= Dataset =
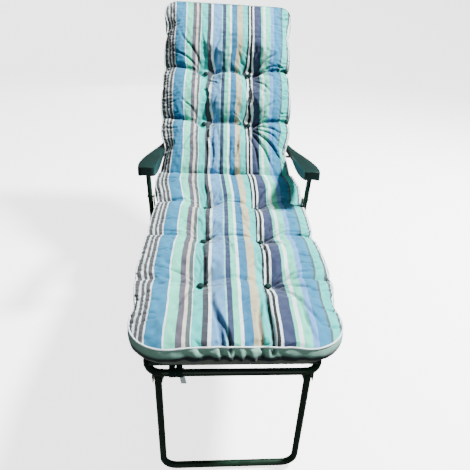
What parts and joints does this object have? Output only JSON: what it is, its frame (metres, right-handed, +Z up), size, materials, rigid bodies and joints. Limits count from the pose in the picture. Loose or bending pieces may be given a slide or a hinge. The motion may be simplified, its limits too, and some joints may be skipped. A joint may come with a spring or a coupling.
{
  "type": "reclining sun lounger",
  "caption": "Folding tubular steel sun lounger with a reclining back, hinged legrest, moulded armrests and a striped, buttoned full-length cushion.",
  "frame": {"origin": "on the floor, under the middle of the bounding box", "axes": "+X across the lounger, +Y from the foot end to the head, +Z up"},
  "size_m": [0.6638, 1.542, 1.1087],
  "materials": {
    "painted_steel": "satin dark green paint",
    "zinc": "bright zinc plate",
    "arm_plastic": "satin dark green moulding",
    "glide_plastic": "matt black moulding",
    "striped_cotton": "printed cotton, striped in blues, greens, greys and white",
    "button_cloth": "dark green cloth cover",
    "sling_cloth": "dark green woven synthetic"
  },
  "bodies": {
    "seat": {"seat_rail_left": "painted_steel", "seat_rail_right": "painted_steel", "seat_front_crossbar": "painted_steel", "seat_rear_crossbar": "painted_steel", "seat_sling": "sling_cloth", "seat_cushion": "striped_cotton", "seat_button_1_left": "button_cloth", "seat_button_1_right": "button_cloth", "seat_button_2_left": "button_cloth", "seat_button_2_right": "button_cloth", "arm_post_left": "painted_steel", "arm_post_right": "painted_steel", "arm_post_strap_left": "painted_steel", "arm_post_strap_right": "painted_steel", "arm_post_bolt_left": "zinc", "arm_post_bolt_right": "zinc", "arm_post_rivet_left": "zinc", "arm_post_rivet_right": "zinc", "hinge_plate_left": "painted_steel", "hinge_plate_right": "painted_steel", "leg_plate_left": "painted_steel", "leg_plate_right": "painted_steel", "back_hinge_pin_left": "zinc", "back_hinge_pin_right": "zinc", "rear_leg_pin_left": "zinc", "rear_leg_pin_right": "zinc", "front_leg_pin_left": "zinc", "front_leg_pin_right": "zinc", "legrest_hinge_pin_left": "zinc", "legrest_hinge_pin_right": "zinc"},
    "back": {"back_frame": "painted_steel", "back_crossbar": "painted_steel", "back_sling": "sling_cloth", "back_cushion": "striped_cotton", "back_button_1_left": "button_cloth", "back_button_1_right": "button_cloth", "back_button_2_left": "button_cloth", "back_button_2_right": "button_cloth", "recline_stud_left": "zinc", "recline_stud_right": "zinc"},
    "armrest_left": {"armrest_left": "arm_plastic", "armrest_pin_left": "zinc"},
    "armrest_right": {"armrest_right": "arm_plastic", "armrest_pin_right": "zinc"},
    "legrest": {"legrest_frame": "painted_steel", "legrest_sling": "sling_cloth", "legrest_cushion": "striped_cotton", "legrest_button_left": "button_cloth", "legrest_button_right": "button_cloth", "foot_leg_bracket_left": "painted_steel", "foot_leg_bracket_right": "painted_steel", "foot_leg_pin_left": "zinc", "foot_leg_pin_right": "zinc"},
    "foot_leg": {"foot_leg": "painted_steel"},
    "front_leg": {"front_leg": "painted_steel", "front_glide_left": "glide_plastic", "front_glide_right": "glide_plastic"},
    "rear_leg": {"rear_leg": "painted_steel", "rear_glide_left": "glide_plastic", "rear_glide_right": "glide_plastic"}
  },
  "joints": [
    {"name": "back_recline", "type": "hinge", "parent": "seat", "child": "back", "pos_m": [0, 0.201, 0.384], "axis": [1, 0, 0], "range_deg": [-40, 20]},
    {"name": "armrest_left_swing", "type": "hinge", "parent": "seat", "child": "armrest_left", "pos_m": [-0.2935, -0.044, 0.603], "axis": [1, 0, 0], "range_deg": [-12.5, 6.3]},
    {"name": "armrest_right_swing", "type": "hinge", "parent": "seat", "child": "armrest_right", "pos_m": [0.2935, -0.044, 0.603], "axis": [1, 0, 0], "range_deg": [-12.5, 6.3]},
    {"name": "legrest_lift", "type": "hinge", "parent": "seat", "child": "legrest", "pos_m": [0, -0.289, 0.384], "axis": [-1, 0, 0], "range_deg": [0, 45]},
    {"name": "foot_leg_fold", "type": "hinge", "parent": "legrest", "child": "foot_leg", "pos_m": [0, -0.746, 0.357], "axis": [1, 0, 0], "range_deg": [0, 88]},
    {"name": "front_leg_fold", "type": "hinge", "parent": "seat", "child": "front_leg", "pos_m": [0, -0.029, 0.362], "axis": [1, 0, 0], "range_deg": [0, 80]},
    {"name": "rear_leg_fold", "type": "hinge", "parent": "seat", "child": "rear_leg", "pos_m": [0, 0.171, 0.362], "axis": [-1, 0, 0], "range_deg": [0, 125]}
  ],
  "couplings": [
    {"joint": "armrest_left_swing", "follows": "back_recline", "ratio": 0.31},
    {"joint": "armrest_right_swing", "follows": "back_recline", "ratio": 0.31}
  ]
}
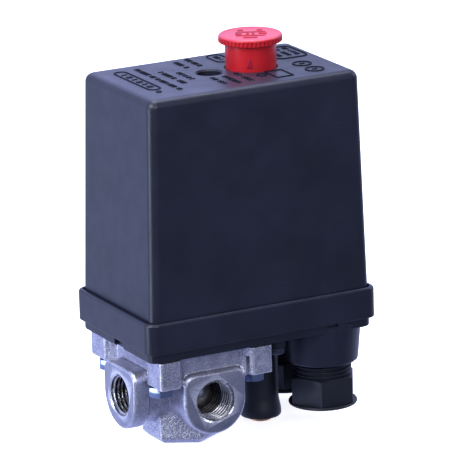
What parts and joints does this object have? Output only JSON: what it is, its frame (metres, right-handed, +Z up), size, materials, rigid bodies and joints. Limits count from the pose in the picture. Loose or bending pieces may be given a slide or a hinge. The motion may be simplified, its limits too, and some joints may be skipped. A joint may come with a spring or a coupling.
{
  "type": "pressure switch",
  "caption": "Compressor pressure switch: cast port manifold with side ports and a tank port, tall plastic cover, push-pull knob, cable glands and an unloader valve.",
  "frame": {"origin": "centre of the bottom tank port's mouth, where the switch stands on its threaded nipple", "axes": "+Z up along the tank port's axis towards the knob; -X towards the single side port; +X towards the cable glands; the other two side ports face -Y and +Y"},
  "size_m": [0.0802, 0.0514, 0.1251],
  "materials": {
    "black_abs": "satin moulded ABS",
    "black_nylon": "satin moulded nylon",
    "red_plastic": "semi-gloss moulded",
    "cast_aluminium": "as cast, machined port faces",
    "zinc_plated_steel": "bright zinc plate",
    "spring_steel": "drawn wire",
    "brass": "turned",
    "contact_copper": "stamped strip",
    "rubber": "matte moulded",
    "terminal_bakelite": "matte phenolic"
  },
  "bodies": {
    "root": {"base_tray": "black_abs", "manifold": "cast_aluminium", "flange_bolt_1": "zinc_plated_steel", "flange_bolt_2": "zinc_plated_steel", "flange_bolt_3": "zinc_plated_steel", "flange_bolt_4": "zinc_plated_steel", "gland_front": "black_nylon", "gland_rear": "black_nylon", "gland_seal_front": "rubber", "gland_seal_rear": "rubber", "unloader_sleeve": "black_nylon", "unloader_nozzle": "brass", "unloader_spring": "spring_steel", "diaphragm": "rubber", "mounting_frame": "zinc_plated_steel", "range_spring": "spring_steel", "lever_pin": "spring_steel", "terminal_block": "terminal_bakelite", "block_screw_front": "zinc_plated_steel", "block_screw_rear": "zinc_plated_steel", "terminal_1": "contact_copper", "terminal_2": "contact_copper", "terminal_3": "contact_copper", "terminal_4": "contact_copper", "terminal_screw_1": "zinc_plated_steel", "terminal_screw_2": "zinc_plated_steel", "terminal_screw_3": "zinc_plated_steel", "terminal_screw_4": "zinc_plated_steel", "earth_screw": "brass"},
    "cover_body": {"cover": "black_abs"},
    "cover_screw_body": {"cover_screw": "zinc_plated_steel"},
    "knob_body": {"knob": "red_plastic", "knob_stem": "black_nylon"},
    "lever_body": {"lever": "zinc_plated_steel"},
    "piston_body": {"diaphragm_piston": "black_nylon"},
    "unloader_pin_body": {"unloader_pin": "brass"},
    "carrier_body": {"contact_carrier": "terminal_bakelite", "contact_bridge_front": "contact_copper", "contact_bridge_rear": "contact_copper"},
    "adjusting_screw_body": {"adjusting_screw": "zinc_plated_steel"},
    "spring_nut_body": {"spring_nut": "zinc_plated_steel"}
  },
  "joints": [
    {"name": "cover_lift", "type": "slide", "parent": "root", "child": "cover_body", "axis": [0, 0, 1], "range_m": [0, 0.06]},
    {"name": "cover_screw_turn", "type": "hinge", "parent": "cover_body", "child": "cover_screw_body", "pos_m": [0.0123, 0, 0.1002], "axis": [0, 0, 1], "continuous": true},
    {"name": "knob_push", "type": "slide", "parent": "cover_body", "child": "knob_body", "axis": [0, 0, 1], "range_m": [-0.007, 0]},
    {"name": "lever_tilt", "type": "hinge", "parent": "root", "child": "lever_body", "pos_m": [0.012, 0, 0.0447], "axis": [0, 1, 0], "range_deg": [0, 5], "stiffness_Nm_per_rad": 0.05, "springref_deg": -17.19},
    {"name": "piston_lift", "type": "slide", "parent": "root", "child": "piston_body", "axis": [0, 0, 1], "range_m": [0, 0.0011]},
    {"name": "unloader_push", "type": "slide", "parent": "root", "child": "unloader_pin_body", "axis": [0, 0, 1], "range_m": [-0.0014, 0], "deforming": ["unloader_spring"]},
    {"name": "contact_open", "type": "slide", "parent": "root", "child": "carrier_body", "axis": [0, 0, 1], "range_m": [-0.0014, 0]},
    {"name": "spring_nut_travel", "type": "slide", "parent": "root", "child": "spring_nut_body", "axis": [0, 0, 1], "range_m": [-0.004, 0.002], "deforming": ["range_spring"]},
    {"name": "pressure_adjust", "type": "hinge", "parent": "root", "child": "adjusting_screw_body", "pos_m": [0, 0, 0.0896], "axis": [0, 0, 1], "range_deg": [-725, 1445]}
  ],
  "couplings": [
    {"joint": "piston_lift", "follows": "lever_tilt", "m_per_rad": 0.012},
    {"joint": "unloader_push", "follows": "lever_tilt", "m_per_rad": -0.0149},
    {"joint": "contact_open", "follows": "lever_tilt", "m_per_rad": -0.0155},
    {"joint": "pressure_adjust", "follows": "spring_nut_travel", "rad_per_m": -6283.2}
  ]
}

= Problem to work on =
Your answer should be a single number: the count of lines in the entries that contain the word "slide".

= Solution for this task =
8